Sentence-Based Segmentation

Sentence-based segmentation creates chunks containing complete sentences, preserving the smallest coherent units of thought while controlling chunk size. This approach balances semantic integrity with size consistency:

Core Mechanism: Text is first split into individual sentences using natural language processing techniques (punctuation rules, language models, etc.). These sentences are then grouped into chunks up to a maximum size threshold, ensuring no sentence is split mid-way.

Advantages:

  • Semantic Preservation: Maintains complete thoughts as expressed in sentences
  • Flexible Grouping: Can combine related sentences while respecting maximum size limits
  • Language Awareness: Properly handles various sentence structures and punctuation patterns

Disadvantages:

  • Context Limitations: May separate closely related sentences across chunks
  • Processing Overhead: Requires more sophisticated text analysis than simpler methods
  • Inconsistency with Complex Sentences: Very long sentences can still create challenges

Fixed-Size with Overlap Enhancement:

Many implementations add overlapping content between adjacent chunks (typically 10-20% of chunk size). This technique helps maintain context across chunk boundaries by including the end of the previous chunk at the beginning of the next one. Overlapping is particularly valuable for sentence and paragraph-based approaches as it helps preserve the flow of ideas that might span chunk boundaries.

Best Use Cases: Sentence-based segmentation excels for question-answering applications where complete sentences provide important context.

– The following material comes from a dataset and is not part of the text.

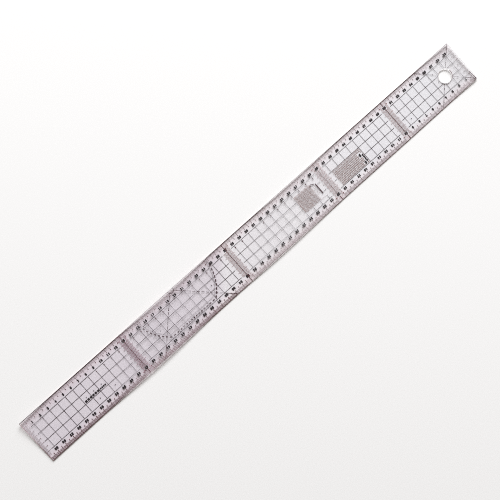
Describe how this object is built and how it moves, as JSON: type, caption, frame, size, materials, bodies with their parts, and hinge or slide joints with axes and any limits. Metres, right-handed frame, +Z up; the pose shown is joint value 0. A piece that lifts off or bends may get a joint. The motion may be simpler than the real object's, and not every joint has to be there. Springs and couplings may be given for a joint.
{
  "type": "grading ruler",
  "caption": "Limp clear plastic pattern-grading rule with a centimetre grid, edge and cross scales, an angle scale and a hanging hole, lying slightly wavy as it does on a table.",
  "frame": {"origin": "on the table, under the middle of the rule", "axes": "+X along the length, from the 0 end to the 60 end of the upper scale, +Y across the width, from the lower edge to the upper edge, +Z up from the table through the printed face"},
  "size_m": [0.6004, 0.0506, 0.0038],
  "materials": {
    "clear_sheet": "clear flexible PVC with a faint violet tint, glossy, darker on its cut edges",
    "black_ink": "black screen-print ink under the cover sheet",
    "grey_ink": "dark grey screen-print ink under the cover sheet",
    "brown_ink": "brown-purple screen-print ink under the cover sheet"
  },
  "bodies": {
    "root": {"back_sheet": "clear_sheet", "cover_sheet": "clear_sheet", "upper_edge_scale": "black_ink", "upper_numerals": "black_ink", "lower_edge_scale": "black_ink", "lower_numerals": "black_ink", "left_end_scale": "black_ink", "right_end_scale": "black_ink", "inner_numerals": "black_ink", "block_bar": "black_ink", "fine_line_gauge": "grey_ink", "number_table": "grey_ink", "centimetre_grid": "grey_ink", "cross_scale_13": "brown_ink", "cross_scale_27": "brown_ink", "cross_scale_40": "brown_ink", "cross_scale_50": "brown_ink", "angle_scale": "brown_ink", "hole_diagonals": "brown_ink"}
  },
  "joints": []
}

It's also effective for content with complex ideas developed across multiple short sentences, where preserving sentence integrity is more important than paragraph structure.

from langchain.text_splitter import RecursiveCharacterTextSplitter

# Sentence-respecting splitter with overlap
text_splitter = RecursiveCharacterTextSplitter(
    separators=[". ", "? ", "! ", "\n", " ", ""],  # Prioritize sentence boundaries
    chunk_size=1000,
    chunk_overlap=200  # 20% overlap to maintain context
)

chunks = text_splitter.split_text(document)